Instruction:
Report, as a bare number, how many lines contain the string "bending".

Data shown:

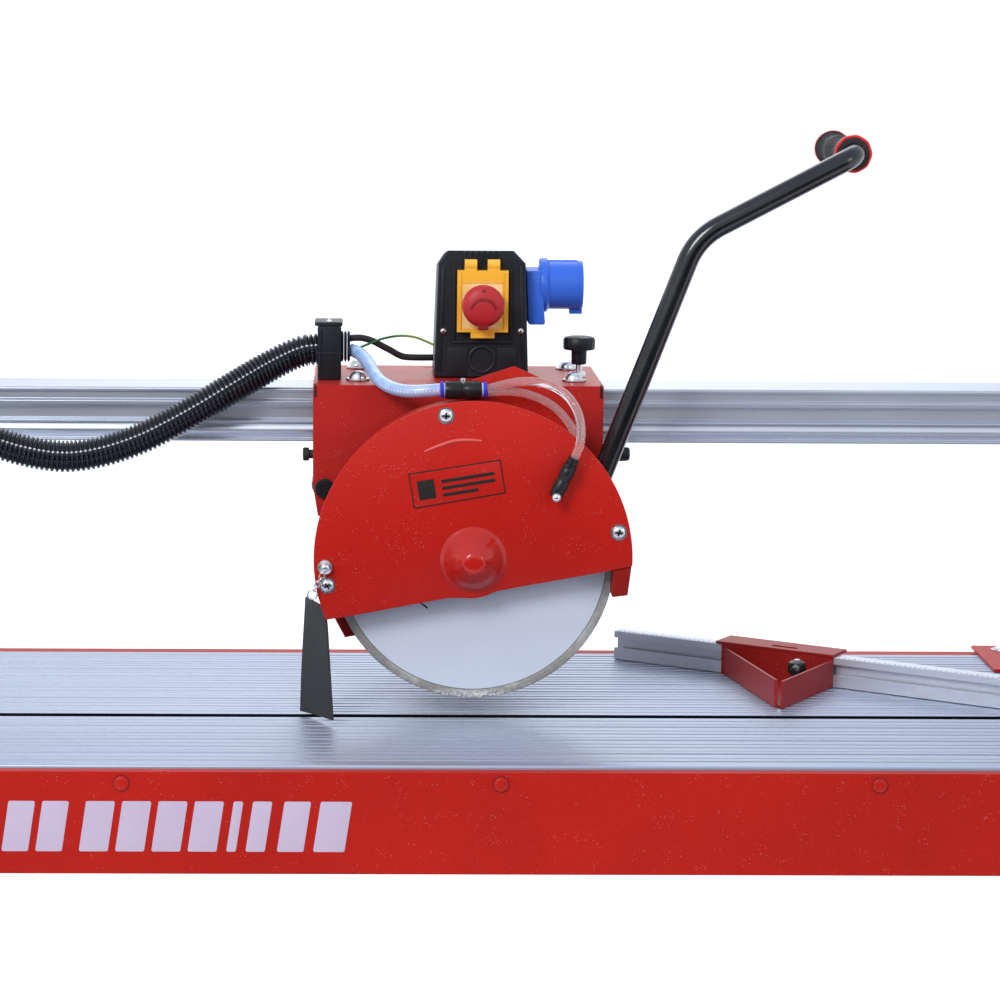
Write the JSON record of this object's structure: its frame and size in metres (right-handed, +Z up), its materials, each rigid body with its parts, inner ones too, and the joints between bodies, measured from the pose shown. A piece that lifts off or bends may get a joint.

...

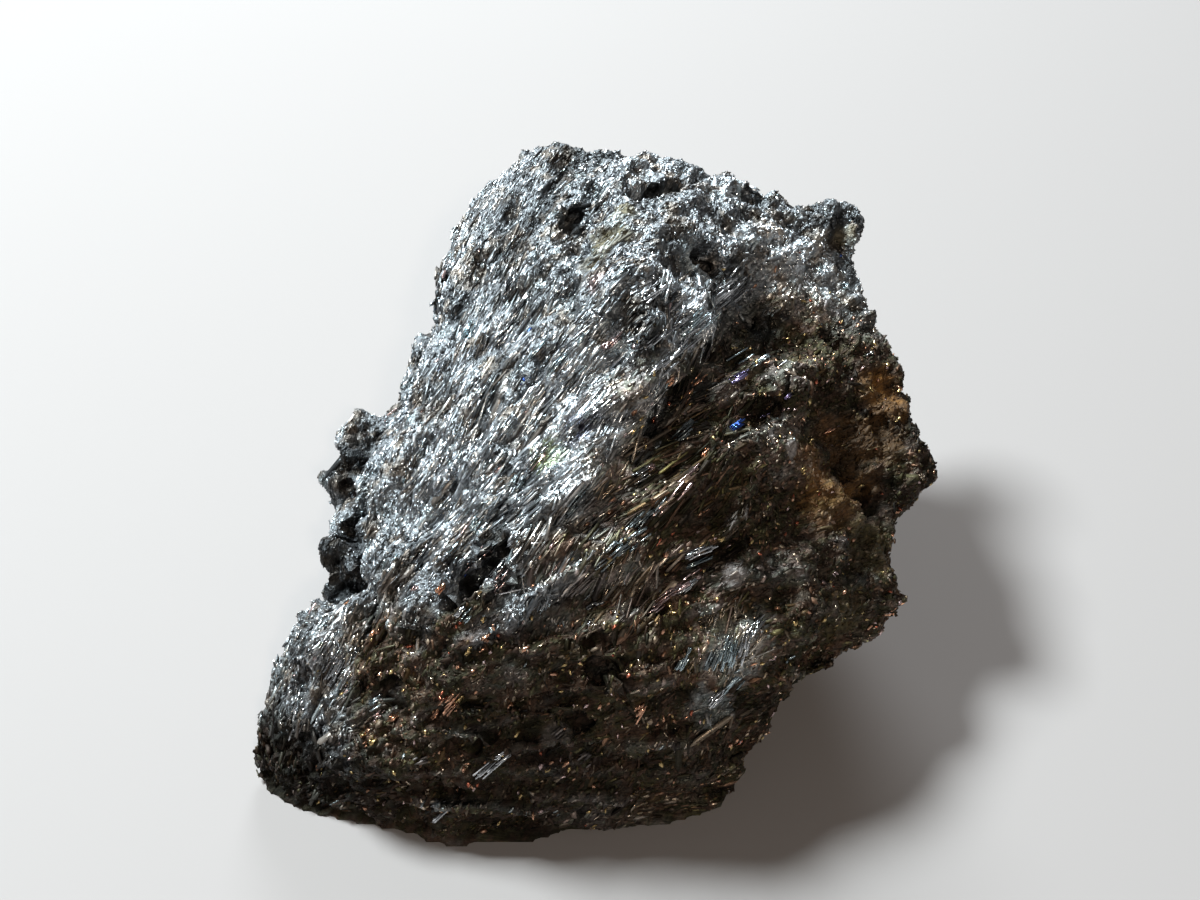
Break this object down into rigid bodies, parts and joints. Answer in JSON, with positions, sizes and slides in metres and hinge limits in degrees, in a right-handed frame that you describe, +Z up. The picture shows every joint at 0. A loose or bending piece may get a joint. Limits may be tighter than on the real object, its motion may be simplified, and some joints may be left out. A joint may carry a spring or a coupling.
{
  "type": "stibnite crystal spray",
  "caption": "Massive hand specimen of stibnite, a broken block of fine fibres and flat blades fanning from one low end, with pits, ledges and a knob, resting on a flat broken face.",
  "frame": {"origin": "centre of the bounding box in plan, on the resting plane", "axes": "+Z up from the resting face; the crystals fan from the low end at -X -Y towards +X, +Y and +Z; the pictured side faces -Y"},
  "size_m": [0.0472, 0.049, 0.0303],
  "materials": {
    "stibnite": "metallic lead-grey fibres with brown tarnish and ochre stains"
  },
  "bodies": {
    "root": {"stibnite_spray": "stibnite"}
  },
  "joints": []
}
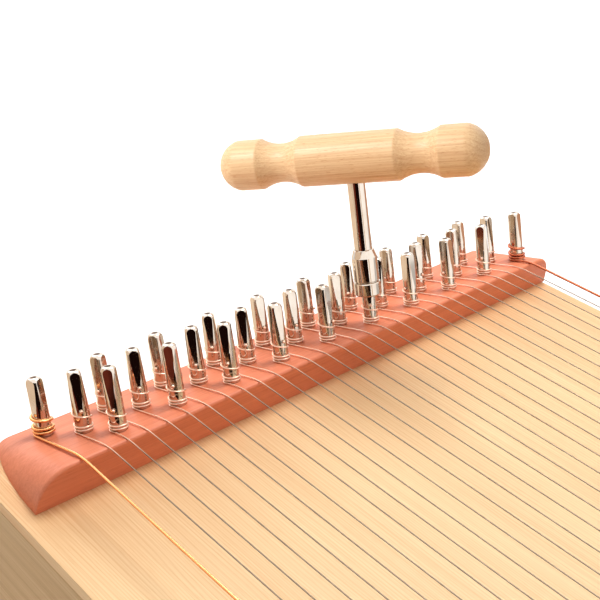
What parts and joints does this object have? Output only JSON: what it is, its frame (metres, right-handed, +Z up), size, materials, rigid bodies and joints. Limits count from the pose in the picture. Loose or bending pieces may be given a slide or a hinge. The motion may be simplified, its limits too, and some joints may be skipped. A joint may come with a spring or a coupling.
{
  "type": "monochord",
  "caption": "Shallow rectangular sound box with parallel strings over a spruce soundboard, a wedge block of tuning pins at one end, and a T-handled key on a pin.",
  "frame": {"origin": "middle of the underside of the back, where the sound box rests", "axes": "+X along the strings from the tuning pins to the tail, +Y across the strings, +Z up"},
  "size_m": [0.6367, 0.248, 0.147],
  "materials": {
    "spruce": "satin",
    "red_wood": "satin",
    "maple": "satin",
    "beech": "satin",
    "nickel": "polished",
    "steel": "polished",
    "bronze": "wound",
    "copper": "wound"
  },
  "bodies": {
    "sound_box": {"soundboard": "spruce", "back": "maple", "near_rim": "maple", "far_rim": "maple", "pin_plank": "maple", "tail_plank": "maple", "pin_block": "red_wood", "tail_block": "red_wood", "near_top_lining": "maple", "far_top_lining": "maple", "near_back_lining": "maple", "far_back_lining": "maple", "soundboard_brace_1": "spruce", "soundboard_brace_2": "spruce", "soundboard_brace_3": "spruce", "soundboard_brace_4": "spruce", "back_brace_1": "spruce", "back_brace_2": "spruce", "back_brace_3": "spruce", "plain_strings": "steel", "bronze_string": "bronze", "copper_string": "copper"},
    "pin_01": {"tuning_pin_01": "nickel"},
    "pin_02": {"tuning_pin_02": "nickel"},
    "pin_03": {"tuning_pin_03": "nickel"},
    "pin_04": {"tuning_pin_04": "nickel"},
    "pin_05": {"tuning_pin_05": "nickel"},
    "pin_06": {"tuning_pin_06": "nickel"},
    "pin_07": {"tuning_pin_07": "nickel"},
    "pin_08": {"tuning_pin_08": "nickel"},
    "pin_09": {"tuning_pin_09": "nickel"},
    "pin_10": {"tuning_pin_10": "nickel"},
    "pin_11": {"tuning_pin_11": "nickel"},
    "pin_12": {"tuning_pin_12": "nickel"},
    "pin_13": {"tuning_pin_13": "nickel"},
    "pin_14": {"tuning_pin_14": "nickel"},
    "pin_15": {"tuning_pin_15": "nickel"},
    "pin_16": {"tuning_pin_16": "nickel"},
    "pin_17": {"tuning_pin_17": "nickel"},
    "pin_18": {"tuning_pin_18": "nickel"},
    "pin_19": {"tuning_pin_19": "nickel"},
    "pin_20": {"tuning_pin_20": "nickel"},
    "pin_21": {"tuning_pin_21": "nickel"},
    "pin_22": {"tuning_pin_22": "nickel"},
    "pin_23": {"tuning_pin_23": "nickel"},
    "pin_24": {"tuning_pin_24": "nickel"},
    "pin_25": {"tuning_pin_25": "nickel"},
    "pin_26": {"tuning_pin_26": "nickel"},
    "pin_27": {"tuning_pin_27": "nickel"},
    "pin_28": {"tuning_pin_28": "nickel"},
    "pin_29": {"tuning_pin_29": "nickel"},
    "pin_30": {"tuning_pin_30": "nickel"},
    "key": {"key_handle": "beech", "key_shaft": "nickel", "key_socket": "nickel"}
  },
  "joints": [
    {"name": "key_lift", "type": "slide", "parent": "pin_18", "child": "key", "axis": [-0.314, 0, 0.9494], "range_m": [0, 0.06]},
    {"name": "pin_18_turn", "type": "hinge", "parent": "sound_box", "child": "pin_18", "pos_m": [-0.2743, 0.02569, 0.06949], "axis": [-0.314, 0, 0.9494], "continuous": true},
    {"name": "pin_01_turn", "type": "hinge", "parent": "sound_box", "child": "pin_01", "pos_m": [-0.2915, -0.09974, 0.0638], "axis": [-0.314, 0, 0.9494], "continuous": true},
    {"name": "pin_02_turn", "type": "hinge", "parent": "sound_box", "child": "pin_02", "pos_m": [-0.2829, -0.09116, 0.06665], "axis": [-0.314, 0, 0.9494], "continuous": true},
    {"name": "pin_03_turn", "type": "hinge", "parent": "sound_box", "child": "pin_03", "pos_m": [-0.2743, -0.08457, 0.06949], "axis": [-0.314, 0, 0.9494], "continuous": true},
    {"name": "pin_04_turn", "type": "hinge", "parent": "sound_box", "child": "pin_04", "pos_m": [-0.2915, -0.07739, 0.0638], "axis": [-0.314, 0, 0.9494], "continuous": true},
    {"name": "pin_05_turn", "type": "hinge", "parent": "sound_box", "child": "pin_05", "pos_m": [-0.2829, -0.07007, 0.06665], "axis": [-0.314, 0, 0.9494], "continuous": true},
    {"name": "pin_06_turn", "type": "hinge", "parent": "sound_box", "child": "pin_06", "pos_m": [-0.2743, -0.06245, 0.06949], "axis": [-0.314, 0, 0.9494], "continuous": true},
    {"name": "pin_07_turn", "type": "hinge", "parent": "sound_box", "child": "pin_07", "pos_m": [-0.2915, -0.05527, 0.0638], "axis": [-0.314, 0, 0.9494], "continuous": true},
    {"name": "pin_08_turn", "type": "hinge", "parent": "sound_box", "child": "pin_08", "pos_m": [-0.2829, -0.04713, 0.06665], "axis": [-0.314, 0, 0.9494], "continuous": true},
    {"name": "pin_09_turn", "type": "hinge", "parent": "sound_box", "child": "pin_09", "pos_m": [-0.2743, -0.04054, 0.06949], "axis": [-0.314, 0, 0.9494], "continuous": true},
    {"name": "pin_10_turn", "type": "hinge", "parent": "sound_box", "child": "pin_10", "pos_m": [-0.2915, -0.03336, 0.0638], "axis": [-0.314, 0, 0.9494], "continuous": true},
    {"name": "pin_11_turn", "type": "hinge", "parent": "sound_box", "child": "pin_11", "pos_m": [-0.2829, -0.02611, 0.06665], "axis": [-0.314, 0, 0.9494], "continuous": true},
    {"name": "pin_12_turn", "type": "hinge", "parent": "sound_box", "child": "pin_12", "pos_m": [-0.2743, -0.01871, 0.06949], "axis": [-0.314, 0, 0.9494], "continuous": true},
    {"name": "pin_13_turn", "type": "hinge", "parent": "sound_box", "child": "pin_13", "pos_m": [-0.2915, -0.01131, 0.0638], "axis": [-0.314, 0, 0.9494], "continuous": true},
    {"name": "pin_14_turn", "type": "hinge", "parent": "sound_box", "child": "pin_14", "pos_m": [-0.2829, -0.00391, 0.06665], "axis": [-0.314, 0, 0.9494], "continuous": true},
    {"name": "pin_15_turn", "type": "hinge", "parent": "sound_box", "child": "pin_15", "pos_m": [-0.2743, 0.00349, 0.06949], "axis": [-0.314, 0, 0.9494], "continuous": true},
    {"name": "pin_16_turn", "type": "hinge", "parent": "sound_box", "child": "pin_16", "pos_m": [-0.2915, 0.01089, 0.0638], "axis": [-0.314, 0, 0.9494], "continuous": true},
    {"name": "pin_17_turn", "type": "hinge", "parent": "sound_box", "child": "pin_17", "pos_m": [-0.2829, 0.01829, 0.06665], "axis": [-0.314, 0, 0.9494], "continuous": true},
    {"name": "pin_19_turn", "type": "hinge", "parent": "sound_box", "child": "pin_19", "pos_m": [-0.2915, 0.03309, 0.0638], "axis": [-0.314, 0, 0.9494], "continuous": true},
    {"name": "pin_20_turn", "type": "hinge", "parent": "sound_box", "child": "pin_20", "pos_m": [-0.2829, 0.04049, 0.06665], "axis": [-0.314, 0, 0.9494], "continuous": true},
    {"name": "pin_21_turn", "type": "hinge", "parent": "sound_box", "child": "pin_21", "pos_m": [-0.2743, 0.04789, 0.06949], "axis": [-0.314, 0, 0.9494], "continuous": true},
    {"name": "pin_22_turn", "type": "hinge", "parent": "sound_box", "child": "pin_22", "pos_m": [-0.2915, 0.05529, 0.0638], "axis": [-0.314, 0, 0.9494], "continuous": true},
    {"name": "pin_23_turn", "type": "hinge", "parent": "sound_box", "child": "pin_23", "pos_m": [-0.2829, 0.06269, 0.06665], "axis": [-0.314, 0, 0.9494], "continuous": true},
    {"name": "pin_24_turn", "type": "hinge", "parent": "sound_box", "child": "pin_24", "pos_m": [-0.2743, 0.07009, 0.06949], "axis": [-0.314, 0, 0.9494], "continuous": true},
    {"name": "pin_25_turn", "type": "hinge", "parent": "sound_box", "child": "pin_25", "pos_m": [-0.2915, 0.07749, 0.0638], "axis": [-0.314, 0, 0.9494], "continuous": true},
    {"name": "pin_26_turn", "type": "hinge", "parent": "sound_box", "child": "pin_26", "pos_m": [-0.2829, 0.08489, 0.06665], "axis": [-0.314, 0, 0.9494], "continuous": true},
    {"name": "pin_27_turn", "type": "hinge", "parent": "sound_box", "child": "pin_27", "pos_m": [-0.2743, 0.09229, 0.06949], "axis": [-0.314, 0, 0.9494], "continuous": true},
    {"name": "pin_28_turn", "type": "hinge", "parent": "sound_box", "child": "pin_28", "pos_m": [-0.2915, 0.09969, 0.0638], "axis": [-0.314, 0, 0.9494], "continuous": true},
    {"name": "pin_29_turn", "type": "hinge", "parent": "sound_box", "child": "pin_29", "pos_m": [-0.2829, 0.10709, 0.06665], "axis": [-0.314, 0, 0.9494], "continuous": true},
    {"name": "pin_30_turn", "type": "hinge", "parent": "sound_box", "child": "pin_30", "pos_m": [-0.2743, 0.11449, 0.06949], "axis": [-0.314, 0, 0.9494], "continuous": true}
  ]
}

Response below:
2